これはかなり稀なケースだそうですが、想像するだけでゾクッとしますね。気になる方は、のぞいてみてください。
(参考:国立研究開発法人農業・食品産業技術総合研究機構)
害虫対策のまとめ
前に挙げた害虫は、人や動物を噛んだり刺したりしませんが、害虫に侵された食物を口にして、アレルギーを引き起こす例が報告されています。とくに小さいお子さんがいる家庭では、口に入るものが害虫に侵されないようにする必要があります。
害虫対策はとにかく最初が肝心です。

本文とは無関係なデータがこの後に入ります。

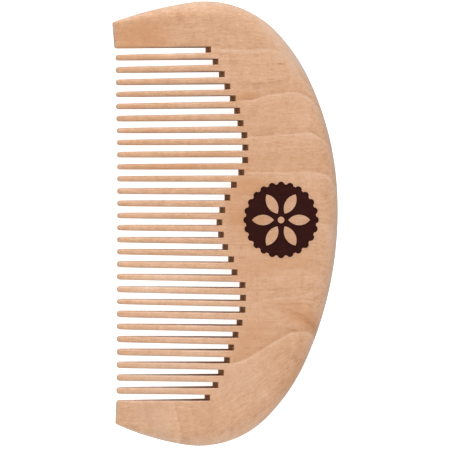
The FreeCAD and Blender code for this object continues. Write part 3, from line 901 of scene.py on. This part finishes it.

ちょっとした工夫と努力で改善することもあります。でも、万が一害虫を見つけてもがっかりしないでください。
「次に卵が孵羽するまで数週間ある!それまでに退治すればいいんだ!」という余裕の気持ちを持つことも大事です。
この記事が、害虫に悩まされている飼い主さんの少しでもお役に立てられたら嬉しいです。そして、まだ害虫の被害にあったことがない飼い主さん、「害虫対策、備えあれば患いなし」です。どうか、飼い主の皆さんと可愛いデグーに、害虫に悩まされない日々が訪れますように。